- [Task details] Reproduce precisely the lines between the start of the data below and the line with "test: a function of a Vector.", both included.

— BEGIN Stored data —

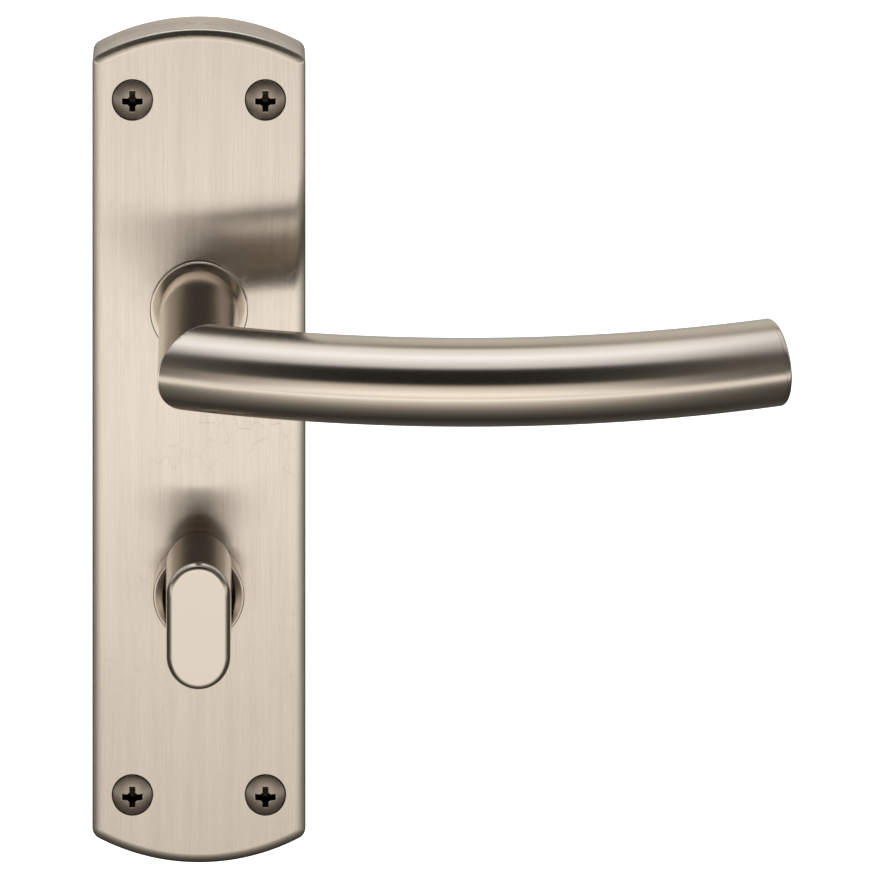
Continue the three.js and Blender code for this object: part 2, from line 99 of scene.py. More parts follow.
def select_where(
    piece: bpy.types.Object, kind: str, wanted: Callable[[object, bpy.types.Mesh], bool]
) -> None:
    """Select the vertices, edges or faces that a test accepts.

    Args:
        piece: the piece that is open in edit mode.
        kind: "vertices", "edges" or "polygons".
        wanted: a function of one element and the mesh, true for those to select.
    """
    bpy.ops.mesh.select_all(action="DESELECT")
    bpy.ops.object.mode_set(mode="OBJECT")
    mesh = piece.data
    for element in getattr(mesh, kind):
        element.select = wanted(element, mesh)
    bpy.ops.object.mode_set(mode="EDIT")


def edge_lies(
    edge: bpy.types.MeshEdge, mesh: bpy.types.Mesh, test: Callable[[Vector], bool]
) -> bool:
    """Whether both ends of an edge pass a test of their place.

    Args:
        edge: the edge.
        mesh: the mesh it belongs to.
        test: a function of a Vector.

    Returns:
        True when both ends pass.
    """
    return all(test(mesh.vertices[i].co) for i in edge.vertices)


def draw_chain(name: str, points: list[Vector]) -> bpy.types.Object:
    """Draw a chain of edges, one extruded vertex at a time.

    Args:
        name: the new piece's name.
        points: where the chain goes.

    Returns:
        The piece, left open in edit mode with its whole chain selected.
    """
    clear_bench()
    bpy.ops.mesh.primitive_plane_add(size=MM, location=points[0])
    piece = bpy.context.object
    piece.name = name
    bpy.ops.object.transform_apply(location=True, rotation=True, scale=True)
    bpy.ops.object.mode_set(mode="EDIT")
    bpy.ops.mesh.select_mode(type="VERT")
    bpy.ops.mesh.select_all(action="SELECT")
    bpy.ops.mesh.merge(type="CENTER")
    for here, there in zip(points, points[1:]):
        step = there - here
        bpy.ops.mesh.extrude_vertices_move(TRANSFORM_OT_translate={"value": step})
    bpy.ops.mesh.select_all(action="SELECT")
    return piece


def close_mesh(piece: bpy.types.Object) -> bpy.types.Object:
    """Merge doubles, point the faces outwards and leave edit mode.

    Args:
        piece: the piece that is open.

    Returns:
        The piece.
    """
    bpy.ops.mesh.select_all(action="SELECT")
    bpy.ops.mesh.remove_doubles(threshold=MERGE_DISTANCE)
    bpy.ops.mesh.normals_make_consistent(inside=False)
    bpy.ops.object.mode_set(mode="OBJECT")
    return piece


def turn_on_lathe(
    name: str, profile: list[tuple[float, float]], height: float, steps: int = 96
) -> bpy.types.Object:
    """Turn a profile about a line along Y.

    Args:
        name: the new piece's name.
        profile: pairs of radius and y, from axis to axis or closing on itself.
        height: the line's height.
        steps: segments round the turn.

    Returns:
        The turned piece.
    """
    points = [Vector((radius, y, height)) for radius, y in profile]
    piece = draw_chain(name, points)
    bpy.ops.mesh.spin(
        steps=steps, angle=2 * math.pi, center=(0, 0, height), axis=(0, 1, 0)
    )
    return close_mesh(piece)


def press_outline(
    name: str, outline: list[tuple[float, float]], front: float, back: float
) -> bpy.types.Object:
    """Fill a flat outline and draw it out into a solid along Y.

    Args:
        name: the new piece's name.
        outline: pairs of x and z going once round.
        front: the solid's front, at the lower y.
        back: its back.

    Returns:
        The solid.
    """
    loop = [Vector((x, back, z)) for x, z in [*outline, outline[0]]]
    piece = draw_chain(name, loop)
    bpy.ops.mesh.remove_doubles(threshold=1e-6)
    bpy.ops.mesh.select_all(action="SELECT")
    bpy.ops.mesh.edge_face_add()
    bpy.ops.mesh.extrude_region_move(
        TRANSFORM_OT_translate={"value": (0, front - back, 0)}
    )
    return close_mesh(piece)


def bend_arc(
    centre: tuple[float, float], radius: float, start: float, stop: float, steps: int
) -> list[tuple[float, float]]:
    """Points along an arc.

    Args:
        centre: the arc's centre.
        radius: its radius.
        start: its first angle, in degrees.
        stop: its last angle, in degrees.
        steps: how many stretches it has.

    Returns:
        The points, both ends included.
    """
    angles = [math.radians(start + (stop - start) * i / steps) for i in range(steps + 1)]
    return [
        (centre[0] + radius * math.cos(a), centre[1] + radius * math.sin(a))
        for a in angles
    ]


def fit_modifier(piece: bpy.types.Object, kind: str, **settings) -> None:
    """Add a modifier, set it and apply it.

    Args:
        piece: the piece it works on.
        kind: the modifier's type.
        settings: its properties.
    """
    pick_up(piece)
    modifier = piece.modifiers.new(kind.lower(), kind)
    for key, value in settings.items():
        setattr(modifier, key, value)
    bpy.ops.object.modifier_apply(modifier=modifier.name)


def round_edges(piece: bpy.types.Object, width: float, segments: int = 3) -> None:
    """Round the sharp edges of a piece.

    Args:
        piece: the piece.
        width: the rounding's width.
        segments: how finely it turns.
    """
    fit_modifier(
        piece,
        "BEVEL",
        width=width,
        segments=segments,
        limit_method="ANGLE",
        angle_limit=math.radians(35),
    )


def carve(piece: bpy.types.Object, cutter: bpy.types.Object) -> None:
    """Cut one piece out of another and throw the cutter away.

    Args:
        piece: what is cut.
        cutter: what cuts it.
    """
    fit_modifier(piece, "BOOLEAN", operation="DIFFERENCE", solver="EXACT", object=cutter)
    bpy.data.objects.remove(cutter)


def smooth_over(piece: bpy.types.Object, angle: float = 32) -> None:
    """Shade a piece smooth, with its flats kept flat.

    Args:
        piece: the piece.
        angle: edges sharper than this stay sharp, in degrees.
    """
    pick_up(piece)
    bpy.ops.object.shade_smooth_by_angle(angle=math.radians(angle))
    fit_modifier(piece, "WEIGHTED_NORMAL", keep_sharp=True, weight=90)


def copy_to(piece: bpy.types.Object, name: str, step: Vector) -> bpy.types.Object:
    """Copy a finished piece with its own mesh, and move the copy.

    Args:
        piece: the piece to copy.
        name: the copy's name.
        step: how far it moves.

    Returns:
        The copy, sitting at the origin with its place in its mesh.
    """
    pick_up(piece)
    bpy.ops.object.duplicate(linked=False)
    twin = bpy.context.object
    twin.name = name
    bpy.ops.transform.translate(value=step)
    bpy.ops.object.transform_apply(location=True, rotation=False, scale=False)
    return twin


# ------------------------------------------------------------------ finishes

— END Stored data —

- [Complete answer]
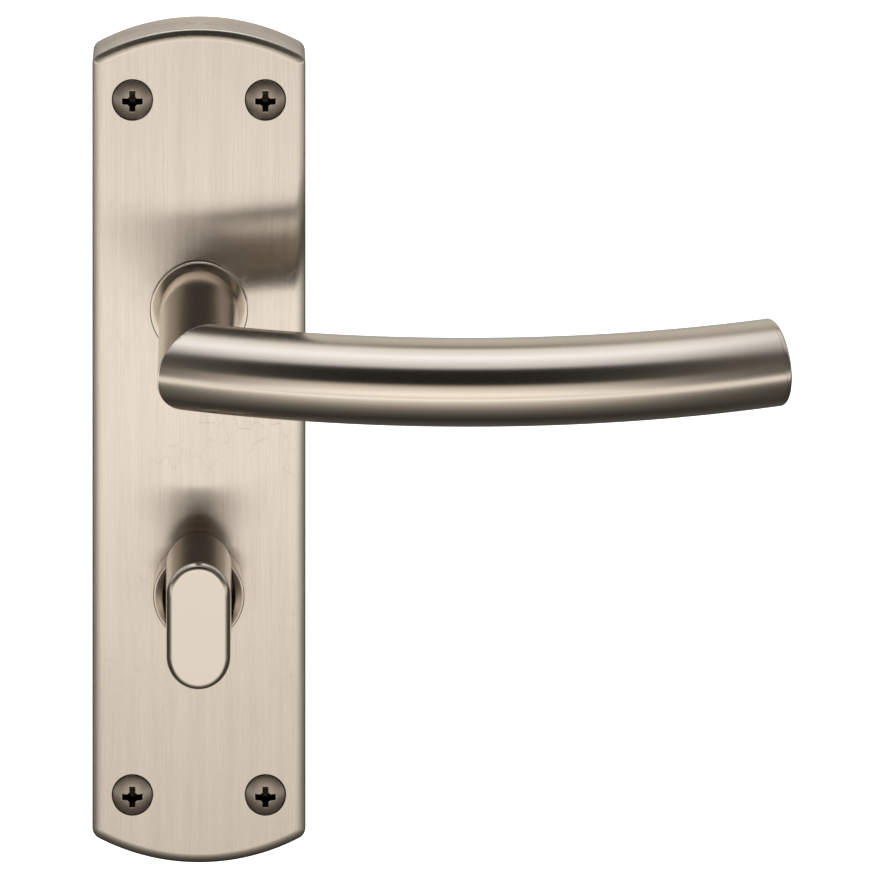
Continue the three.js and Blender code for this object: part 2, from line 99 of scene.py. More parts follow.
def select_where(
    piece: bpy.types.Object, kind: str, wanted: Callable[[object, bpy.types.Mesh], bool]
) -> None:
    """Select the vertices, edges or faces that a test accepts.

    Args:
        piece: the piece that is open in edit mode.
        kind: "vertices", "edges" or "polygons".
        wanted: a function of one element and the mesh, true for those to select.
    """
    bpy.ops.mesh.select_all(action="DESELECT")
    bpy.ops.object.mode_set(mode="OBJECT")
    mesh = piece.data
    for element in getattr(mesh, kind):
        element.select = wanted(element, mesh)
    bpy.ops.object.mode_set(mode="EDIT")


def edge_lies(
    edge: bpy.types.MeshEdge, mesh: bpy.types.Mesh, test: Callable[[Vector], bool]
) -> bool:
    """Whether both ends of an edge pass a test of their place.

    Args:
        edge: the edge.
        mesh: the mesh it belongs to.
        test: a function of a Vector.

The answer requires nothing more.